The Revolt of 26 August 1931 was an attempted military coup, one of the last movements associated with the Reviralho, which took place in Lisbon, Portugal, and involved mainly the military forces of the 7th Caçadores Regiment and a group of airmen stationed at Alverca Air Base. The revolt was planned to coincide with the Madeira uprising, but disagreements among the leaders of the democratic opposition led to a delay in its launch, one of the main causes of its failure.

The revolt lasted about nine hours and caused around 40 deaths. It was quelled by the energetic action of the Military Governor of Lisbon, Brigadier Daniel de Sousa, who was soon promoted to general. The action of the National Republican Guard forces commanded by General Farinha Beirão was also significant. David Neto, Mário Pessoa Costa and Júlio Botelho Moniz also played a prominent role in defending the regime.

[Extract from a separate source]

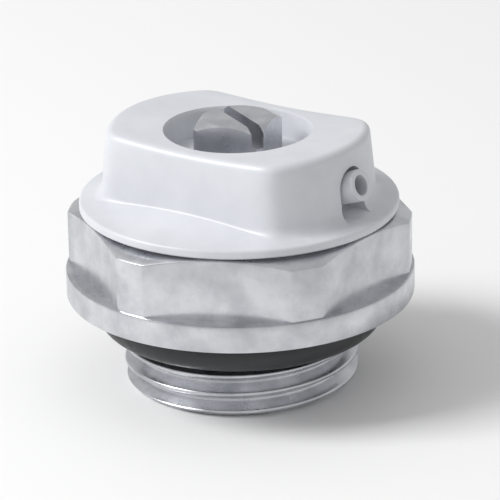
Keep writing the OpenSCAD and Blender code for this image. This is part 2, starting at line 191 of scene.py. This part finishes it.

The revolt was led by military personnel and civilians linked to the Grupo dos Budas and the Paris League, with Lieutenant Colonel Utra Machado, Major Sarmento de Beires, Colonel António Augusto Dias Antunes, Colonel Hélder Armando dos Santos Ribeiro and Agatão Lança as its main figures. The main leaders of the revolt were deported to Timor on the ship Pedro Gomes.

A total of 42 people were killed during the revolt.